Pull every "each" line out of the data below.

Recorded data:

----------

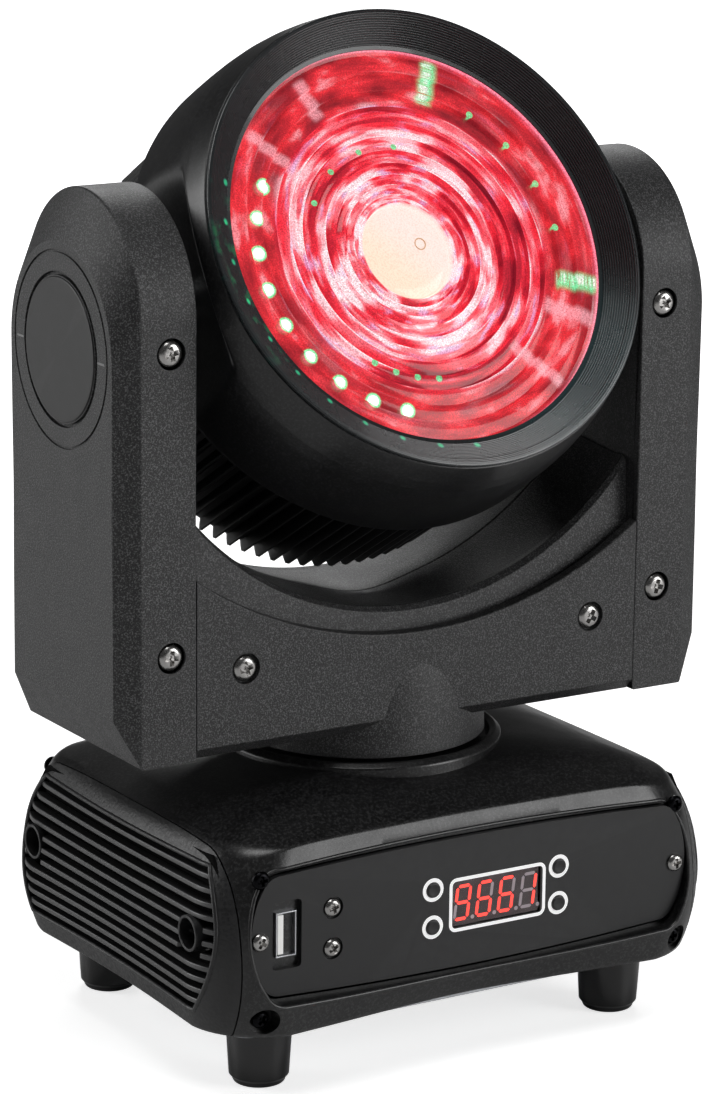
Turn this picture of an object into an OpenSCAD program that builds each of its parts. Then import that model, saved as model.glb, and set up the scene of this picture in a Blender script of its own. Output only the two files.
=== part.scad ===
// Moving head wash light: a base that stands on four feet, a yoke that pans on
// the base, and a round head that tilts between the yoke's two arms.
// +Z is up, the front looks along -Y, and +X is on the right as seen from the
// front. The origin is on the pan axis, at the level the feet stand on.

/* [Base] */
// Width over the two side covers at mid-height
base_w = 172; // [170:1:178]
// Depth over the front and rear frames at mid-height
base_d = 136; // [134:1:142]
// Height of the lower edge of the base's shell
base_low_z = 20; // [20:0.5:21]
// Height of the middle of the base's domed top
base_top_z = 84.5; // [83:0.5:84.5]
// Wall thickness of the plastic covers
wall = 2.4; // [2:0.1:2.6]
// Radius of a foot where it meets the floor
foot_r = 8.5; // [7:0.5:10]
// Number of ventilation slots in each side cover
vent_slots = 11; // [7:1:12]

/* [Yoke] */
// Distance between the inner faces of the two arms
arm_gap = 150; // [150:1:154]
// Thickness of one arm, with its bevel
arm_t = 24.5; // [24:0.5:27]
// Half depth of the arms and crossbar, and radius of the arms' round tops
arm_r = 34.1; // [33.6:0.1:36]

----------

Task solution:
Turn this picture of an object into an OpenSCAD program that builds each of its parts. Then import that model, saved as model.glb, and set up the scene of this picture in a Blender script of its own. Output only the two files.
// Number of ventilation slots in each side cover